Copy each line below in which the word "pose" occurs.

:: INFORMATION GIVEN

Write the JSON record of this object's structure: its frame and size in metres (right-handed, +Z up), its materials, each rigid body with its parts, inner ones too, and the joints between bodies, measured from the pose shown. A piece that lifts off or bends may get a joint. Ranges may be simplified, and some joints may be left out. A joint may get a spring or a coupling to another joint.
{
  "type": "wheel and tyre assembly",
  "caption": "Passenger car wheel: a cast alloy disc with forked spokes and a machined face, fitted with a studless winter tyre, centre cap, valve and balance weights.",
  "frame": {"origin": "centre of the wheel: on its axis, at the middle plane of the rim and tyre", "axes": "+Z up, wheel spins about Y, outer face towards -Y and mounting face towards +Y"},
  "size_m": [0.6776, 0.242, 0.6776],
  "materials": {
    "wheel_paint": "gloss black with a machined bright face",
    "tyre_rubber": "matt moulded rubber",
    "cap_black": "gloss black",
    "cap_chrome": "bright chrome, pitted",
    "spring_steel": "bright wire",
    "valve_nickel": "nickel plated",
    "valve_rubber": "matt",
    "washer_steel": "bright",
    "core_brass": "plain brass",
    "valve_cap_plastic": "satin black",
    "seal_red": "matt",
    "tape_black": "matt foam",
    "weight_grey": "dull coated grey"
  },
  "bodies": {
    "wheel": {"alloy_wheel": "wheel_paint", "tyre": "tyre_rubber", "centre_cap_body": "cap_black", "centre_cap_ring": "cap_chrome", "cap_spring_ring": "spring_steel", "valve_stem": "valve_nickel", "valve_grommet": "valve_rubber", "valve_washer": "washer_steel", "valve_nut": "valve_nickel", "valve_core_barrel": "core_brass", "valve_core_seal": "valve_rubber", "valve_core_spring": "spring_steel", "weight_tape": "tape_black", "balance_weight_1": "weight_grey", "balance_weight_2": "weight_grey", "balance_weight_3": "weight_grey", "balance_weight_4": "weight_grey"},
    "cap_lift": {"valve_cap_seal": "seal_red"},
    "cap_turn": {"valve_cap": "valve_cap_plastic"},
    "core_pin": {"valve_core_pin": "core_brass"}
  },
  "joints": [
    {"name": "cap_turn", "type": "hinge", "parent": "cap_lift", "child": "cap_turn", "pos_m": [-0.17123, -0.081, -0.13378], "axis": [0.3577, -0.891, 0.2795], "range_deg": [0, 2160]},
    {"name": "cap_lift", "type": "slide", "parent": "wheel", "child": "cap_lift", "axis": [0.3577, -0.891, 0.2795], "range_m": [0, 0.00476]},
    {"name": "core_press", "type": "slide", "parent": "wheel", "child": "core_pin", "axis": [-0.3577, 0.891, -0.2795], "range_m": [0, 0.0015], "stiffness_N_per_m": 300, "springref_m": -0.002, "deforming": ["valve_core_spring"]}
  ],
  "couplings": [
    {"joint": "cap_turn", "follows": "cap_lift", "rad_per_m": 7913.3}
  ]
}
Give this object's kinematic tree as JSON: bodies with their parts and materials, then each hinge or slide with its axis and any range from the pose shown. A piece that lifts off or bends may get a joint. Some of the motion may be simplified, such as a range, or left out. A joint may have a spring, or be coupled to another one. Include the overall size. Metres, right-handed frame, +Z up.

::::
:: INFORMATION GIVEN

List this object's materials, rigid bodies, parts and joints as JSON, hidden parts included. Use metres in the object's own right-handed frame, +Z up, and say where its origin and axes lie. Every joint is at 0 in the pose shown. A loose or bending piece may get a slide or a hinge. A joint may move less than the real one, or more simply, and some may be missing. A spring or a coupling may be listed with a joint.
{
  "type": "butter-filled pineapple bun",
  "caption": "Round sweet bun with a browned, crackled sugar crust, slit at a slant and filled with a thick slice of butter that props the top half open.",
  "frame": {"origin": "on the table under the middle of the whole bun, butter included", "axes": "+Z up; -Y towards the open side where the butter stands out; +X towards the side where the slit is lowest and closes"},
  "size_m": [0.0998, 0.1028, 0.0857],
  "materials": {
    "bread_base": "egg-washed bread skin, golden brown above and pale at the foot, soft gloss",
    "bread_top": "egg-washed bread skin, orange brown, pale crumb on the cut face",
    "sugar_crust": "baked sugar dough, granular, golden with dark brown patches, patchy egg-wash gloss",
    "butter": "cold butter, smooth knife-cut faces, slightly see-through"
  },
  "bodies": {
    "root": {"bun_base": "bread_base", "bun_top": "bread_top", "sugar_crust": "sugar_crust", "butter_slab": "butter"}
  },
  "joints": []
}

::::

◆ **EXERCISE ANSWER**:
Write the JSON record of this object's structure: its frame and size in metres (right-handed, +Z up), its materials, each rigid body with its parts, inner ones too, and the joints between bodies, measured from the pose shown. A piece that lifts off or bends may get a joint. Ranges may be simplified, and some joints may be left out. A joint may get a spring or a coupling to another joint.
Give this object's kinematic tree as JSON: bodies with their parts and materials, then each hinge or slide with its axis and any range from the pose shown. A piece that lifts off or bends may get a joint. Some of the motion may be simplified, such as a range, or left out. A joint may have a spring, or be coupled to another one. Include the overall size. Metres, right-handed frame, +Z up.
List this object's materials, rigid bodies, parts and joints as JSON, hidden parts included. Use metres in the object's own right-handed frame, +Z up, and say where its origin and axes lie. Every joint is at 0 in the pose shown. A loose or bending piece may get a slide or a hinge. A joint may move less than the real one, or more simply, and some may be missing. A spring or a coupling may be listed with a joint.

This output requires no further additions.